The comments in the code will explain each section elaborately
for (i in 1:length(LOF))
{
#print((LOF[i]))
### Reading pdf files one by one
text_extracted =(extract_text(paste(file = "C:/Work/R/text extraction/Extration_tests/WO/",LOF[i], sep = '')))
### Creating a txt file to extract text and add line numbers to it using **readLines**
sink("Looped_WO_OP_Txt.txt")
cat(PDFTOTXT, sep = c("\n"))
sink()
LoopedTxtLineNos = readLines("Looped_WO_OP_Txt.txt")
## I have a global list of patterns(numbered 1 to 10, from the reports,
##similar to what was listed in the previous discussion)
##getting line numbers for each of those patterns
########### getting line number of pattern
LnoWO = grep(WOpattern, LoopedTxtLineNos)
LnoDate = grep(Datepattern, LoopedTxtLineNos)
LnoPat1 = grep(pattern1, LoopedTxtLineNos)
LnoPat2 = grep(pattern2, LoopedTxtLineNos)
LnoPat3 = grep(pattern3, LoopedTxtLineNos)
LnoPat4 = grep(pattern4, LoopedTxtLineNos)
LnoPat5 = grep(pattern5, LoopedTxtLineNos)
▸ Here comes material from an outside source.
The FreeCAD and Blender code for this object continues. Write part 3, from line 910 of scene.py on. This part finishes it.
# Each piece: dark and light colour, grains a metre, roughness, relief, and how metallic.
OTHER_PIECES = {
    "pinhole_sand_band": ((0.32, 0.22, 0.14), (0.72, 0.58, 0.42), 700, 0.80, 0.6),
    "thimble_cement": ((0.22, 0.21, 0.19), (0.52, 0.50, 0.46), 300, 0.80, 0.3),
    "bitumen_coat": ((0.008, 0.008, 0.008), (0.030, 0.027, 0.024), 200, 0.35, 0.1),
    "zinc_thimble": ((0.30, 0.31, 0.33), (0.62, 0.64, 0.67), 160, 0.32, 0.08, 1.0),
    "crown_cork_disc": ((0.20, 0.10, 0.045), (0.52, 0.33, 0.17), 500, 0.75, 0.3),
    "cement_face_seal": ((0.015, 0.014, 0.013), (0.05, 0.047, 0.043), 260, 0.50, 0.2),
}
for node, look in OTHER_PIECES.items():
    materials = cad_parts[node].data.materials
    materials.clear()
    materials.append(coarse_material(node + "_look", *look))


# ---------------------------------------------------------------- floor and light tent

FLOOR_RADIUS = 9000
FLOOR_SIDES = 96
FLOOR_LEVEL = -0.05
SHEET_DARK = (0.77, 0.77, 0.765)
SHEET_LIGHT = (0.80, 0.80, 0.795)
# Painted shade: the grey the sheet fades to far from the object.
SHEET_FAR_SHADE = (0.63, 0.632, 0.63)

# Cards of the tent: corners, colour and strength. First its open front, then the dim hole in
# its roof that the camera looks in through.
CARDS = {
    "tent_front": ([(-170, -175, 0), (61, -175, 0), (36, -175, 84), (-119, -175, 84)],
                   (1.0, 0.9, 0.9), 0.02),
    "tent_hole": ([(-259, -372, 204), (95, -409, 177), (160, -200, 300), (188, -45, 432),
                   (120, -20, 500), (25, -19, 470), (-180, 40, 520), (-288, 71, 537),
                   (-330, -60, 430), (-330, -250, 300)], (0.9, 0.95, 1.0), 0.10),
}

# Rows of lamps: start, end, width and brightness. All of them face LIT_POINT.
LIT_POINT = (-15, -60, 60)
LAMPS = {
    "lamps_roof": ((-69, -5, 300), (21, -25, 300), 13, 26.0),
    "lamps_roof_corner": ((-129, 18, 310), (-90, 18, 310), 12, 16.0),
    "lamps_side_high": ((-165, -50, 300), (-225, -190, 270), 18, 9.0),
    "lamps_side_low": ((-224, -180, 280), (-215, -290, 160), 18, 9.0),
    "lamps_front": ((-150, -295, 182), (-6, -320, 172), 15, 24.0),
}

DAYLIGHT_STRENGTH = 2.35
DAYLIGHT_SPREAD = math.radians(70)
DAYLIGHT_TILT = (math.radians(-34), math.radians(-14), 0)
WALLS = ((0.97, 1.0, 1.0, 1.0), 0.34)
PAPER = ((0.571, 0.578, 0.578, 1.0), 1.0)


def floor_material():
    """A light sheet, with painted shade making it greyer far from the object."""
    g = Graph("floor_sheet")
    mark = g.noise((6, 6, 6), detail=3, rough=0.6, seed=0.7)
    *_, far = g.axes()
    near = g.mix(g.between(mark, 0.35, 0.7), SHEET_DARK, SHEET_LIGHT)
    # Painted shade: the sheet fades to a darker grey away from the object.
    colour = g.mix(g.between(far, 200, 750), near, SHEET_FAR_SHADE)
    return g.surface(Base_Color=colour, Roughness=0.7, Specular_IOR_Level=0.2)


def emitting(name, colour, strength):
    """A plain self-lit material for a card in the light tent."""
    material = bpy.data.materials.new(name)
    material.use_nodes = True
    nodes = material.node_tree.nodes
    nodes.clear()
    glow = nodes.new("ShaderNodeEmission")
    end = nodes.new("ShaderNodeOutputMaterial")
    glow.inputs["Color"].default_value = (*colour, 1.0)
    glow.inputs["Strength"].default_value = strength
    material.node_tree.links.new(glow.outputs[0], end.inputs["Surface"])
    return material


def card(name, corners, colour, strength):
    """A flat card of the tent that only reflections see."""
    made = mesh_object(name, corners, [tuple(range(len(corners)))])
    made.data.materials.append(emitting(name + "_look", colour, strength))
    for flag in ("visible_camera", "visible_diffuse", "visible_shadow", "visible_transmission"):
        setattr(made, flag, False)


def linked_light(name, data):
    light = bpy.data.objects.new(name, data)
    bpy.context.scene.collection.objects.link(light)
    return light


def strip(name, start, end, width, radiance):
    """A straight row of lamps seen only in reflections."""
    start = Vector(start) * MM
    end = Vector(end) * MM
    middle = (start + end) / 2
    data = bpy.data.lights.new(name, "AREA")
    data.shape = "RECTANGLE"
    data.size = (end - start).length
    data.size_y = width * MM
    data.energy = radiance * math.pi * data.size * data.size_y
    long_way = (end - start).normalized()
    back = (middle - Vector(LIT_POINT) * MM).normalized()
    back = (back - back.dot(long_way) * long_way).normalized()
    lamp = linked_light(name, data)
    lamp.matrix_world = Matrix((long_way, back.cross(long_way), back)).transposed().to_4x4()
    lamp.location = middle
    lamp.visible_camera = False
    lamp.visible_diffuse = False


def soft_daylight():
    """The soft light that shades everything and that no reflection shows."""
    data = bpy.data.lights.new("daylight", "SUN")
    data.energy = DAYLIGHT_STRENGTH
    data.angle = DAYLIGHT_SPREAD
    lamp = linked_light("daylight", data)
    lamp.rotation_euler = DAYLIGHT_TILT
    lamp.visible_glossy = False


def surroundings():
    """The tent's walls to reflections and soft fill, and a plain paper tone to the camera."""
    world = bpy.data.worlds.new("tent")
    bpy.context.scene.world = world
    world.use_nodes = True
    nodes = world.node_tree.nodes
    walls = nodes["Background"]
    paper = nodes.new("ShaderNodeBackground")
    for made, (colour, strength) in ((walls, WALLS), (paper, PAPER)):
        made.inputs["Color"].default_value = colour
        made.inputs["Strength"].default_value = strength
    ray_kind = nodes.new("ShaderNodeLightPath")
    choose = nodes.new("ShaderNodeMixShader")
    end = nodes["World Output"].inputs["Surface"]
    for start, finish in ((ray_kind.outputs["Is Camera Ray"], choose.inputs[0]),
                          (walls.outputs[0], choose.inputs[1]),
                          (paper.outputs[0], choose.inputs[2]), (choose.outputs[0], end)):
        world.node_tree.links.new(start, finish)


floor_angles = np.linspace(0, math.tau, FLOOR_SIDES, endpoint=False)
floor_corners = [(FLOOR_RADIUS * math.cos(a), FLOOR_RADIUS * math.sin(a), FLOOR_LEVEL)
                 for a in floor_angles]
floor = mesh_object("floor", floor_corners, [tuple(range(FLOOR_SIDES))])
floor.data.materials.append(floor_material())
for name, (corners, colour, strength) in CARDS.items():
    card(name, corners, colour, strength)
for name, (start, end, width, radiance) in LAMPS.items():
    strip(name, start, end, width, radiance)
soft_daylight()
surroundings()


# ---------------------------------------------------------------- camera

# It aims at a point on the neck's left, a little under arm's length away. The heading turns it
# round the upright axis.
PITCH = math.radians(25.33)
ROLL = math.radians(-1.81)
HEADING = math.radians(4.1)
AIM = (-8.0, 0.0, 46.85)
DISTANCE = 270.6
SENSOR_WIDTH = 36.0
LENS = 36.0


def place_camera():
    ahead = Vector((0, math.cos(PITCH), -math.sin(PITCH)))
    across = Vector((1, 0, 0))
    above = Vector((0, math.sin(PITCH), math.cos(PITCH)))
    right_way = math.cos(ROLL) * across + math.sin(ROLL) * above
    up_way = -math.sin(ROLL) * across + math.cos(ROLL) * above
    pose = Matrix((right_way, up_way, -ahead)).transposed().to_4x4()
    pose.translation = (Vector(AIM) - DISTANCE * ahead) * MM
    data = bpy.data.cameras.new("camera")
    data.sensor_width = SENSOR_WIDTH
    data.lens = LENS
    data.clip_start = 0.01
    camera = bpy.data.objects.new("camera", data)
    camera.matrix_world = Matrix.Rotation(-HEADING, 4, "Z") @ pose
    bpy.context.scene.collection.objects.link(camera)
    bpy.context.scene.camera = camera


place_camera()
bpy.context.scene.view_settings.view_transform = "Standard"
LnoPat6 = grep(pattern6, LoopedTxtLineNos)
LnoPat7 = grep(pattern7, LoopedTxtLineNos)
LnoPat8 = grep(pattern8, LoopedTxtLineNos)
LnoPat9 = grep(pattern9, LoopedTxtLineNos)
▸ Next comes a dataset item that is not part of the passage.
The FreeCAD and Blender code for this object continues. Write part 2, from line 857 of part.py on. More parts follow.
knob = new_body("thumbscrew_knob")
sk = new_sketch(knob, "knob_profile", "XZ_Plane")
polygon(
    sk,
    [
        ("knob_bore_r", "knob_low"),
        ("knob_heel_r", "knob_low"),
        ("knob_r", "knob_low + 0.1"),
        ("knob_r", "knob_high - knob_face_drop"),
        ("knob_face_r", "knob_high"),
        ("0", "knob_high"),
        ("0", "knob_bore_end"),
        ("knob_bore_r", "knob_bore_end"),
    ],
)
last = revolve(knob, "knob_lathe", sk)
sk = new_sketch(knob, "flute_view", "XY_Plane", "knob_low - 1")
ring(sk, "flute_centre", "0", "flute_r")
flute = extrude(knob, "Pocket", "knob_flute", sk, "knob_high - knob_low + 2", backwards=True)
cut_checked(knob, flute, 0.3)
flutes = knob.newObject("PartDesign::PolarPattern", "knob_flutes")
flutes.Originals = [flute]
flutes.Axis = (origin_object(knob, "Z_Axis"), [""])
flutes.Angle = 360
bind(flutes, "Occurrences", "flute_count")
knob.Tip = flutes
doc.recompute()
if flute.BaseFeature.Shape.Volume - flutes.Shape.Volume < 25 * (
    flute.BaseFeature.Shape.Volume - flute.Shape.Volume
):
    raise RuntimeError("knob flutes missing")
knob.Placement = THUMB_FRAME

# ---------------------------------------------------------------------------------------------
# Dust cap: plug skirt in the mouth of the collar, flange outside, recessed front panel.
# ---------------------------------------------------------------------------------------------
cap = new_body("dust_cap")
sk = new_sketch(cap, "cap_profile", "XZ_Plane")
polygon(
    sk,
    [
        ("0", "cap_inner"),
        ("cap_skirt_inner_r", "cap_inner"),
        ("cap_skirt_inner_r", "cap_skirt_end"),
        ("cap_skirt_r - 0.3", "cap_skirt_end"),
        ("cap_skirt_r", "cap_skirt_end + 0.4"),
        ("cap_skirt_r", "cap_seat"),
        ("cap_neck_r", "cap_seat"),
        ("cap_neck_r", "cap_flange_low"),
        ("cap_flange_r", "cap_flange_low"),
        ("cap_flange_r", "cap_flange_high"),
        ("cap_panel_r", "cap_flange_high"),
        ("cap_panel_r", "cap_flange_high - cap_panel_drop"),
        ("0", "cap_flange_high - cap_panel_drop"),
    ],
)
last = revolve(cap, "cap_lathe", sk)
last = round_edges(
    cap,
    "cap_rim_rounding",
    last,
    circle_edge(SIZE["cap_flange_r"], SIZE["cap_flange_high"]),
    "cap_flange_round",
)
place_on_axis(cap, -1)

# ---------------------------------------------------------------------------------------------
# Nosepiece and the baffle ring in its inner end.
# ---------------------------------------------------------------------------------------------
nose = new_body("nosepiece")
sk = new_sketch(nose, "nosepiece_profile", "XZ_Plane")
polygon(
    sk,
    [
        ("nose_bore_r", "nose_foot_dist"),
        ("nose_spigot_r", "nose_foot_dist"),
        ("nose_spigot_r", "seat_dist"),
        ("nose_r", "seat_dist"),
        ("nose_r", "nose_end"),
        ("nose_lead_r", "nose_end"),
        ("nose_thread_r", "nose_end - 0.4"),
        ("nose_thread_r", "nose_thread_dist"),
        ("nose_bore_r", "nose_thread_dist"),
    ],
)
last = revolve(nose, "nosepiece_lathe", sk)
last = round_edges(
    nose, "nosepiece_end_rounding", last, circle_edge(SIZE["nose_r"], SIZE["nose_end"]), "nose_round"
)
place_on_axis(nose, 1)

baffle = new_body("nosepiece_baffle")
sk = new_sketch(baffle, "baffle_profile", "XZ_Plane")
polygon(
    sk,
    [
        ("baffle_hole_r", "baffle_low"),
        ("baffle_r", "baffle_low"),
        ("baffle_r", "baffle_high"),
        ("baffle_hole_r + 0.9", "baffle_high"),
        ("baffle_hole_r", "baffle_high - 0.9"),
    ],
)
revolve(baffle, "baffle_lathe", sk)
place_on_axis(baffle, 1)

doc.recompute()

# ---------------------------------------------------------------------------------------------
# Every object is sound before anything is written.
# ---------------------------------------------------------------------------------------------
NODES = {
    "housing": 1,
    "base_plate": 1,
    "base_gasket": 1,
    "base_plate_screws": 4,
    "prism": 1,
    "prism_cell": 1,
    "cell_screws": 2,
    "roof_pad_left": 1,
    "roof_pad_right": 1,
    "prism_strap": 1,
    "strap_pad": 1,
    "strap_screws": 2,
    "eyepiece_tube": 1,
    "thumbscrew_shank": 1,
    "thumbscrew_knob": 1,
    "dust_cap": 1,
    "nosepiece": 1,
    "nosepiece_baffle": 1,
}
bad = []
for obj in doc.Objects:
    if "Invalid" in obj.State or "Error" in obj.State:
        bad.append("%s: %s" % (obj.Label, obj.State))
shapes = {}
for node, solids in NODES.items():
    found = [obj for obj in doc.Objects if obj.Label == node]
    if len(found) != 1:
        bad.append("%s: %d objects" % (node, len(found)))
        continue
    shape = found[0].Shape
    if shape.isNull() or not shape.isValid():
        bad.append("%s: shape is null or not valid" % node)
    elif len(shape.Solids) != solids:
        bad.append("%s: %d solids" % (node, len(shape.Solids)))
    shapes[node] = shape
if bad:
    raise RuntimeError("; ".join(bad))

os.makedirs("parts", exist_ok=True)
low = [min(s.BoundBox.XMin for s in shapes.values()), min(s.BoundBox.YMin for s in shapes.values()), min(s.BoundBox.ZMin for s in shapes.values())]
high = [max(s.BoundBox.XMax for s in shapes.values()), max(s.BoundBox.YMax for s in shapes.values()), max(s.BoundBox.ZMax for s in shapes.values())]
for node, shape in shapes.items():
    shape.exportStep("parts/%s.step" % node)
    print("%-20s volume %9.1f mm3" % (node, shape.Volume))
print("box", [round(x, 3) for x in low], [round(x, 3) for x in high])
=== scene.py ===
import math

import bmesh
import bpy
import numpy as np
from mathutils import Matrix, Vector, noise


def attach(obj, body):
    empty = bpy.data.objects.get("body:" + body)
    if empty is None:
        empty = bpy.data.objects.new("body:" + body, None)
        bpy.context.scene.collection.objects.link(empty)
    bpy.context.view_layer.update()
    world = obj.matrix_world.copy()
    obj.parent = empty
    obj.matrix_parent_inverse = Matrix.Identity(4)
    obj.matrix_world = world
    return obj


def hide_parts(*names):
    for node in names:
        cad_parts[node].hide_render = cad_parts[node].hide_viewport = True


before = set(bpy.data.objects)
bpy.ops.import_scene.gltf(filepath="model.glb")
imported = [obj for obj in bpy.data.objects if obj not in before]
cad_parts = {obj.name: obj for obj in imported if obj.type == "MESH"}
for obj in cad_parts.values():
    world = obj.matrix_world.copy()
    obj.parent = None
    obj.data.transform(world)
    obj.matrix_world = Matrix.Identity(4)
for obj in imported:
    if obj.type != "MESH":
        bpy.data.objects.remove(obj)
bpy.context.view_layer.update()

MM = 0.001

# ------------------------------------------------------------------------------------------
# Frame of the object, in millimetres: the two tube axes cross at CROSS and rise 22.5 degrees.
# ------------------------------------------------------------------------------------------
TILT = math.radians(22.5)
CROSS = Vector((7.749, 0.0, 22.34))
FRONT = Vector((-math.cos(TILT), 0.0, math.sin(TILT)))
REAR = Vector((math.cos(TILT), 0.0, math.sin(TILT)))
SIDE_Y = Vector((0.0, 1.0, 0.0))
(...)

LnoPat10 = grep(pattern10, LoopedTxtLineNos)
LnoPat11 = grep(pattern11, LoopedTxtLineNos)
##### The reports are all not the same and the required fields
##### are not always the same number of lines
###### So extracting number of lines to extract
###### based on the index numbers between two patterns
###### EX: if pattern 1 starts at line 1 and pattern 2 at line 5,
###### then seqpat will contain the numbers lines to cover
###### Extracting text to add to data frame
seqpat1 = seq(0, (((LnoPat2[1]-1)-(LnoPat1[1]))),1)
seqpat2 = seq(0, (((LnoPat3[1]-1)-(LnoPat2[1]))),1)
seqpat3 = seq(0, (((LnoPat4[1]-1)-(LnoPat3[1]))),1)
seqpat4 = seq(0, (((LnoPat5[1]-2)-(LnoPat4[1]))),1)
seqpat5 = seq(0, (((LnoPat5[1])-(LnoPat4[1]))),1)
seqpat6 = seq(0, (((LnoPat6[1]-1)-(LnoPat5[1]))),1)
seqpat7 = seq(0, (((LnoPat8[1]-1)-(LnoPat7[1]))),1)
seqpat8 = seq(0, (((LnoPat9[1]-1)-(LnoPat8[1]))),1)
seqpat9 = seq(0, (((LnoPat10[1]-1)-(LnoPat9[1]))),1)
seqpat10 = seq(0, (((LnoPat11[1]-1)-(LnoPat10[1]))),1)
#####Based on this I am trying to add the text to a list, and then append to the DF
temp_list[[i]]= c( str_extract(LoopedTxtLineNos[[LnoWO]],"WO-\\d+"),
(LoopedTxtLineNos[[LnoDate+1]]),
str_remove(str_flatten(LoopedTxtLineNos[(LnoPat1[1]+seqpat1)]),pattern1),
str_remove(str_flatten(LoopedTxtLineNos[(LnoPat2[1]+seqpat2)]),pattern2),
str_remove(str_flatten(LoopedTxtLineNos[(LnoPat3[1])+seqpat3][-c(4)]),pattern3),
str_remove((str_flatten(LoopedTxtLineNos[(LnoPat4[1])+seqpat4])), pattern4),
str_remove((str_flatten(LoopedTxtLineNos[(LnoPat5[1]+seqpat5)])), (pattern5)),
str_remove((str_flatten(LoopedTxtLineNos[(LnoPat6[1]+seqpat6-1)])), pattern6),
str_remove((str_flatten(LoopedTxtLineNos[(LnoPat7)+seqpat7])), (pattern7)),
str_remove((str_flatten(LoopedTxtLineNos[(LnoPat8)+seqpat8])), (pattern8)),
str_remove((str_flatten(LoopedTxtLineNos[(LnoPat9)+seqpat9-1])), (pattern9)),
str_remove((str_flatten(LoopedTxtLineNos[(LnoPat10)+seqpat10-1])), (pattern10))
)
# ##Loop_extracted_WO = rbind(Loop_extracted_WO, temp_extracted)
}
Loop_extracted_WO <- do.call(temp_list, rbind)
When I run this loop, only the last PDF that is extracted is entered into the DF. So if I have 15 files I am extracting from, all 15 entries in the DF are of the last PDF extracted.
The loop works, when I print the files names out on to the console, all 15 files names are printed. But when appending the data to the DF only the last PDF is appended .
Even the list temp_list has stored only the last pdf that has been extracted.
Can you please point out what the error is (Basically my loop does not work, how can i fix it?? I am sure it is a simple mistake!!).